Document advisor ready to help
New center open for business
Warren Dinkins is a man on a mission. He is determined to use his position at the UMKC Document Solutions Center to show people how their documents can do so much more than deliver information using the dry, lackluster designs that grew out of 1990s technology.
"There is no reason that your documents, even routine reports, can't be recast to meet more objectives and engage the reader. All we have to do is think it through on the front end and let the new, modern print technology do the rest," says Dinkins.
Dinkins is the on-site document advisor with a penchant for fitness and his own backyard grilling. A 13-year veteran of Xerox, he has spent the last seven years in high volume production with an emphasis in design and marketing.
Dinkins and the Center will work alongside existing services, such as those offered by UMKC Marketing and Communications.
Director of Creative Services, John Whiteman, said, "Our group, along with the Public Relations team, will continue to assist schools and departments in assessing their communications needs. We’ll help them choose the formats and materials that are right for their projects."
Sharon Lindenbaum, Vice Chancellor of Finance and Administration, is enthusiastic about Dinkins’ capacity to modernize and economize campus print materials.
"The Document Solutions Center fee scale lowers your copying costs the more the center is utilized; so even for small print runs, you will save money," Lindenbaum said. "That is important to all of us in these times. Plus, the new center offers upgraded service and uses sustainable practices. To save time, money and resources, I encourage faculty, staff and students to use the Center."
When UMKC awarded a print contract to Xerox, there was no adequate location to house the new Center. After arriving on campus in June, Dinkins went to 4825 Troost every day to watch the transformation of Room 108, going from a bare, unused space with no walls, no ceilings and no lights to a fully functional, clean, organized print shop.
"It went from a hollow shell into a spectacular space in a matter of weeks," Dinkins says. "I can't say enough nice things about UMKC's people. Everyone involved in this project gave me a friendly, welcome reception. In particular, Cathy Simonds and Bob Crutsinger showed me around campus, helped iron out the bumps and introduced me to potential customers."
Dinkins has shown deans and department heads that their high-volume jobs are a perfect fit for DSC. Kansas City Repertory Theatre, Multicultural Student Affairs, SPARK and the Department of History have ordered a variety of print jobs: brochures, booklets, flyers, posters and business cards. Ordering on line to save time, using paper with lower rag content and paying less, everyone on campus can produce course syllabi, course packs or seminar books. A courier brings the finished job to the customer, at no cost.

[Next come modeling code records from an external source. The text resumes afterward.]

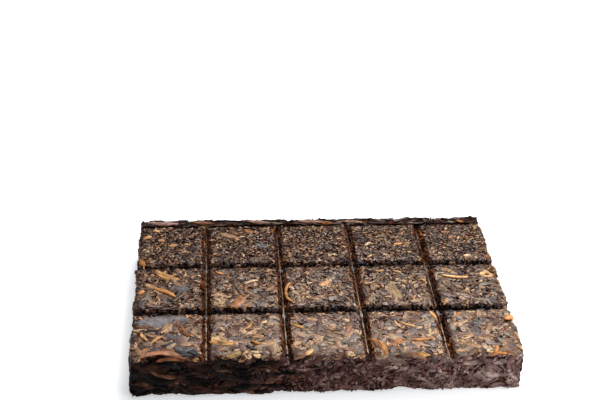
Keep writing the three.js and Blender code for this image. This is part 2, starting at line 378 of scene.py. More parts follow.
# %% [markdown]
# ## Which part of the form is which
#
# The leaves differ by where they lie. The squares show broad flakes, the groove walls are smooth and dark
# where the mould's ridges rubbed them, the sides show the leaf in layers, and the underside is plain. A face
# of the form tells its region by its normal and its place.

# %% Regions of the form
FLAT = 0.8  # the height of a face's normal above which it counts as flat
SIDE_BAND = 1.3 * MM
TOP_BAND = 0.5 * MM
SHOULDER_BAND = 1.8 * MM
FLOOR_BAND = (0.6 * MM, 0.9 * MM)  # below and above the floor
WALL_BAND = 0.4 * MM

x, y, z = face_centre.T
facing_up = face_normal[:, 2]
from_side = np.minimum(WIDTH / 2 - np.abs(x), DEPTH / 2 - np.abs(y))
upper = z > GROOVE_Z - WALL_BAND
at_side = from_side < SIDE_BAND
on_rim = y > RIM_START
near_floor = (z > GROOVE_Z - FLOOR_BAND[0]) & (z < GROOVE_Z + FLOOR_BAND[1])
REGION = {
    "top": (facing_up > FLAT) & (z > THICKNESS - TOP_BAND) & ~on_rim,
    "rim": (facing_up > 0.3) & upper & on_rim,
    "wall": (facing_up <= FLAT) & upper & ~at_side & ~on_rim,
    "groove_floor": (facing_up > 0.6) & near_floor,
    "side": (np.abs(facing_up) <= FLAT) & at_side,
    "underside": facing_up < -FLAT,
    "shoulder": (facing_up > 0.25) & (facing_up <= 0.9) & (z > THICKNESS - SHOULDER_BAND) & at_side & ~on_rim,
}
for region, faces in REGION.items():
    print(f"{region}: {face_area[faces].sum() / MM**2:.0f} square mm")

# %% [markdown]
# ## Leaves are modelled once
#
# Each kind of leaf is modelled once, a unit long, wide and thick, in a few versions that differ by their
# seed. A flake starts as a disc: it is extruded to give it thickness and inset so that its upper face is
# crowned, because a flat face would catch the light like paper. A ribbed leaf starts as a grid whose middle
# line is lifted into a midrib. A rolled leaf starts as a sphere drawn out along X, flattened and twisted, and
# a curl is a small disc spun part of the way round a circle. Few faces each, since thousands are laid.


# %% Helpers for modelling a leaf
def new_pattern(add_mesh, **settings):
    """Adds the mesh that a leaf is modelled from."""
    deselect()
    add_mesh(**settings)
    return bpy.context.object


def start_editing():
    bpy.ops.object.mode_set(mode="EDIT")
    bpy.ops.mesh.select_all(action="SELECT")


def finish_editing(piece, roughen, seed):
    """Pushes the points about a little, turns the faces outwards, and gives the leaf's points and triangles.
    The object is only a pattern, so it is removed."""
    bpy.ops.mesh.select_all(action="SELECT")
    bpy.ops.transform.vertex_random(offset=roughen, seed=seed)
    bpy.ops.mesh.normals_make_consistent(inside=False)
    bpy.ops.object.mode_set(mode="OBJECT")
    place_in_mesh(piece)
    piece.data.calc_loop_triangles()
    points = points_of(piece.data)
    triangles = np.array([t.vertices[:] for t in piece.data.loop_triangles])
    bpy.data.objects.remove(piece)
    return points, triangles


def select_points(mesh, wanted):
    bpy.ops.mesh.select_all(action="DESELECT")
    for v in mesh.verts:
        v.select = wanted(v.co)
    mesh.select_flush(True)


def narrow_ends(piece, factor, beyond=0.3):
    """Scales the points past a share of the length towards the middle line, for a pointed leaf."""
    mesh = bmesh.from_edit_mesh(piece.data)
    for side in (-1, 1):
        select_points(mesh, lambda co: co.x * side > beyond)
        bpy.ops.transform.resize(value=(1, factor, 1), center_override=(0, 0, 0))


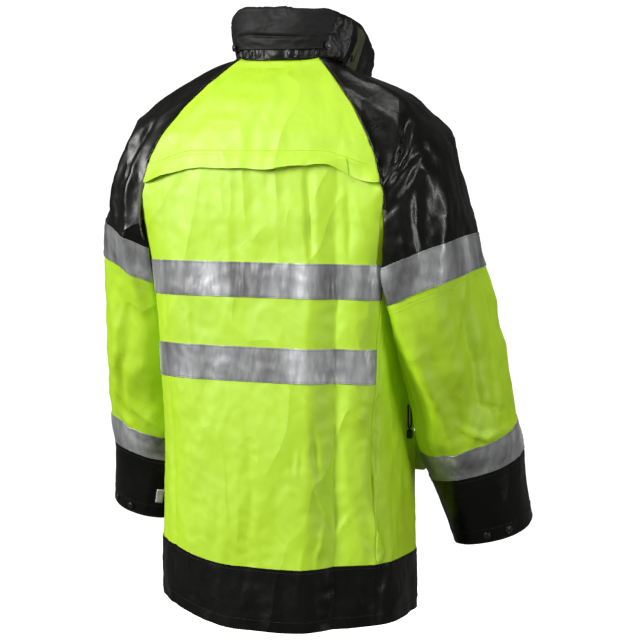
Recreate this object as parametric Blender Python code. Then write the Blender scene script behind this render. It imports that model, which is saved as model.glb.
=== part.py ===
"""Hooded high-visibility work jacket, hung up by the loop inside its back neck.

Metres, +Z up, the front faces -Y and the wearer's left is +X. Shapes are worked out from the hem up, and
placed() moves them so that the hanger loop is at the origin. Each fabric piece is a thin closed shell laid on a
grid of points: rows run upwards and columns run round the body or the sleeve.
"""
import math

import bpy
import numpy as np

SIDES = {"left": 1.0, "right": -1.0}

# Heights above the hem
HEM_BAND_TOP = 0.092
TAPE_WIDTH = 0.050
LOWER_TAPE = 0.364
UPPER_TAPE = 0.485
ARMPIT = 0.598
VENT_LIP = 0.680
FLAP_EDGE = 0.667
FLAP_SEAM = 0.692
BACK_NECK = 0.828
LOOP_HEIGHT = 0.819

# Thicknesses and gaps; a pair is how far a layer's inner and outer faces stand off the cloth under it
FABRIC = 0.0020
SEAM = 0.0004
TRIM_LIFT = 0.0006
TRIM = 0.0010
PIPING_ROOM = 0.0014
VENT_MESH = (-0.0016, -0.0006)
VENT_FLAP = (0.0022, 0.0040)
POCKET_BAG = (-0.0105, -0.0040)

# The body's cross-section: a rounded box, so the back is flat and turns a corner at each side
SECTION_HEIGHTS = (0.0, 0.30, 0.42, 0.62)
SECTION_HALF_WIDTHS = (0.190, 0.180, 0.181, 0.194)
SECTION_POWERS = (2.6, 3.1, 3.9, 5.5)
SECTION_HALF_DEPTH = 0.143
SECTION_CENTRE_Y = -0.012
BACK_SIDE_SEAM = 0.165
FRONT_SIDE_SEAM = 0.300
FRONT_EDGE = 0.489
SEAM_MARGIN = 0.0009
# Above the chest the cross-section follows the armholes: heights, then the depth of its middle line at the back,
# the squareness of the back, and the depth of the front's middle line
CHEST_BLEND = (0.52, 0.632)
BACK_CENTRE_HEIGHTS = (0.60, 0.68, 0.72, 0.765, 0.80, BACK_NECK)
BACK_CENTRE_DEPTHS = (0.133, 0.128, 0.119, 0.098, 0.072, 0.040)
BACK_SQUARENESS = ((0.62, 0.70, BACK_NECK), (3.0, 2.4, 2.0))
FRONT_CENTRE_HEIGHTS = (0.60, 0.72, 0.765)
FRONT_CENTRE_SETBACKS = (0.0, 0.0, 0.008)
FRONT_SQUARENESS = 2.4
ORIGIN = np.array((0.0, SECTION_CENTRE_Y + 0.047, LOOP_HEIGHT))

# The left armhole: angle round the sleeve (0 on top, 90 behind), then a point
ARMHOLE = (
    (0, 0.088, -0.050, 0.819),
    (22, 0.0622, 0.028, 0.831),
    (45, 0.1030, 0.060, 0.792),
    (68, 0.1315, 0.0775, 0.760),
    (92, 0.1605, 0.0985, 0.716),
    (112, 0.1750, 0.106, 0.683),
    (130, 0.1880, 0.110, 0.632),
    (148, 0.1950, 0.082, 0.607),
    (165, 0.1960, 0.040, 0.601),
    (180, 0.1960, 0.000, 0.599),
    (195, 0.1960, -0.045, 0.601),
    (212, 0.1915, -0.090, 0.607),
    (230, 0.1800, -0.120, 0.632),
    (248, 0.1600, -0.128, 0.672),
    (268, 0.1380, -0.133, 0.708),
    (292, 0.1120, -0.134, 0.738),
    (315, 0.0880, -0.130, 0.760),
    (338, 0.0680, -0.121, 0.778),
    (360, 0.088, -0.050, 0.819),
)
# How far the shoulder turns outwards as it leaves the armhole, by angle round the sleeve
OUTWARD_TURN = ((0, 74), (45, 62), (90, 34), (130, 12), (180, 0), (230, 12), (270, 34), (315, 62), (360, 74))

# The left sleeve's rings: height, centre x, centre y, half width, depth in front of the centre and behind it,
# rise outwards, rise backwards
SLEEVE_RINGS = (
    (0.620, 0.1960, -0.0200, 0.0730, 0.096, 0.132, 0.32, -0.12),
    (0.540, 0.2085, -0.0300, 0.0745, 0.097, 0.135, 0.45, -0.06),
    (0.460, 0.2245, -0.0485, 0.0745, 0.094, 0.122, 0.40, -0.10),
    (0.380, 0.2415, -0.0730, 0.0730, 0.088, 0.108, 0.32, -0.18),
    (0.290, 0.2520, -0.0930, 0.0715, 0.080, 0.086, 0.26, -0.24),
    (0.240, 0.2630, -0.1075, 0.0665, 0.072, 0.072, 0.26, -0.24),
    (0.163, 0.2805, -0.1230, 0.0600, 0.063, 0.063, 0.26, -0.24),
    (0.115, 0.2885, -0.1355, 0.0570, 0.060, 0.060, 0.26, -0.24),
)
SLEEVE_POWER = 2.3
SLEEVE_CLEARANCES = ((0.33, 0.016), (0.40, 0.0065), (0.54, 0.0065), (0.60, 0.015))
SLEEVE_COLUMNS = 24
SHOULDER_CUT = 0.596
SHOULDER_FULLNESS = 0.6
SLEEVE_TAPE_TOP = 0.550
SLEEVE_TAPE_BASE = 0.501
ELBOW_CUT = 0.385
CUFF_TAPE_TOP = 0.279
CUFF_TAPE_BASE = 0.232
CUFF_END = 0.121
# The cuff's snaps and label: angles round the sleeve, heights, and how far they stand off the cuff
CUFF_SNAP_TURNS = {"back": 84, "outer": 52}
CUFF_SNAP_HEIGHT = CUFF_END + 0.012
CUFF_SNAP_OFFSET = 0.0008
CUFF_SNAP_RADIUS = 0.0062
CUFF_SNAP_DEPTH = 0.0030
CUFF_LABEL_TURNS = (118, 130)
CUFF_LABEL_HEIGHTS = (0.150, 0.176)
CUFF_LABEL = (0.0010, 0.0018)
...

"A neighboring office placed an order, and we were able to save them $40 over a competitor's price," Dinkins said. "And, because the system retains the details, their reorder requires just a couple of keystrokes. That's another feature that saves time and helps with cost control."
For Dinkins, the best part of this position thus far is meeting the people. Because no two customers’ needs are the same, Dinkins knows he will have to come up with different solutions each day. In every encounter, he wants the Document Solutions Center to live up to its name. He wants to provide not just a solution, but one that fits the need precisely.
"I got here by trial and error," said Dinkins. "I used to be in finance and lending, and I did not enjoy that at all. I was a creative person who was not using those talents. Xerox offered me a place where I could put my artistic aptitude to work and help a customer get a better-than-expected result."
Off the job, Dinkins follows a fitness regimen and coaches his oldest son in whatever youth sport is in season. And he cooks, too.
"Being from the west coast, I’ve been told that the best barbecue is in Kansas City; but I tell people, if you want some good barbecue, just come to my backyard."